With Billingham involved, that included an inevitable Johnny Cash cover, although the writer did take the Man in Black to task for faulty research.
“If you shot a man in Reno, you wouldn’t end up in Folsom State Prison. Completely different jurisdiction,” he said.
Saturday got under way with the usual round of author panels, including former Inverness journalist Tony Black talking about drawing on his time in Australia for latest novel Bay of Martyrs, while actor turned author John Gordon Sinclair admitted he had gone for stroll on Google maps – a “stroogle” – rather than visit Albania in person for his third book, Walk in Silence.
The ever-popular Peter May, author of the acclaimed Lewis Trilogy, was there to talk about reaching the end of his French set series about forensic investigator Enzo Macleod – leading interviewer Carrbridge author Lin Anderson to wonder if he was related to her own series detective, fellow forensic scientist Rhona MacLeod.
He also revealed he will be returning to the Hebrides, and perhaps a familiar character or two, with his next book, I’ll Keep You Safe.
While most panels were good-natured, there was a burst of anger during the panel that brought together former police officers turned crime writers Kate London and Claire MacKintosh from England and former Glasgow copper RJ Mitchell, with the latter hitting out at the creation of Police Scotland as “the worst disaster that has ever happened to policing in Scotland.”
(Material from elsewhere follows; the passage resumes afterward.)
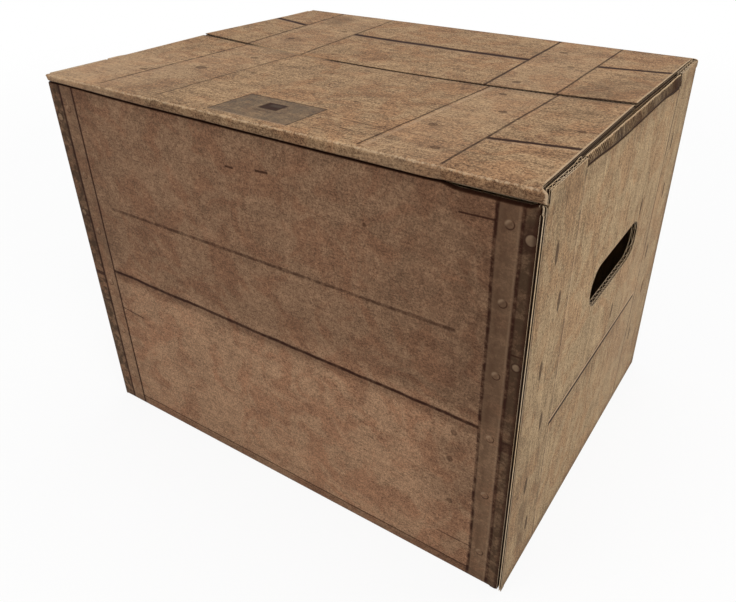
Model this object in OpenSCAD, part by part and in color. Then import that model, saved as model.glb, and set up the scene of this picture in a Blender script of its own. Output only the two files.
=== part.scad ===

Much more good-natured, although potentially libellous, was the live recording of podcast Two Crime Writers and a Microphone with hosts Steve Cavanagh and Luca Veste joined by guests Rankin, Billingham, Neville and Eva Dolan to swap stories, deflate the pretensions of “literary” novelists and be very, very rude about the President of the USA in a raucously funny warm-up to the always sold out Crime at the Coo cabaret night in a nearby bar.
Fictional and real life crime met when crime writer and farmer James Oswald shared the stage with Inverness-born Professor Sue Black, regarded as one of the world’s leading forensic anthropologists, although sometimes even someone of her professional standing can sometimes fall short of the expectations of the public.
“When you give evidence, the jury always believe they are experts in forensic science because they saw last night’s episode of CSI,” she lamented.
She also rejected the idea that Scotland should have its own “body farm” – a term she finds disrespectful – a facility where bodies are left exposed to study the effects of decomposition.
“I always imagine saying: what if it was your son or your daughter that was left out there?” she said, but also rejected the scientific value of such a project.
“The first facility was set up by Bill Bass in America 30 years ago and it’s advanced our understanding of the time of death not one scrap. The amount of research that has come out of that facility in the last 10 to 15 years has been next to nothing and its only value has been in collecting bones.”
With stories, laughs and something to think about, that event was a fair representation of the weekend as a whole, with authors and fans happily mingling in the bar and after events.
Bloody Scotland will return next year on the weekend of September 21 to 23.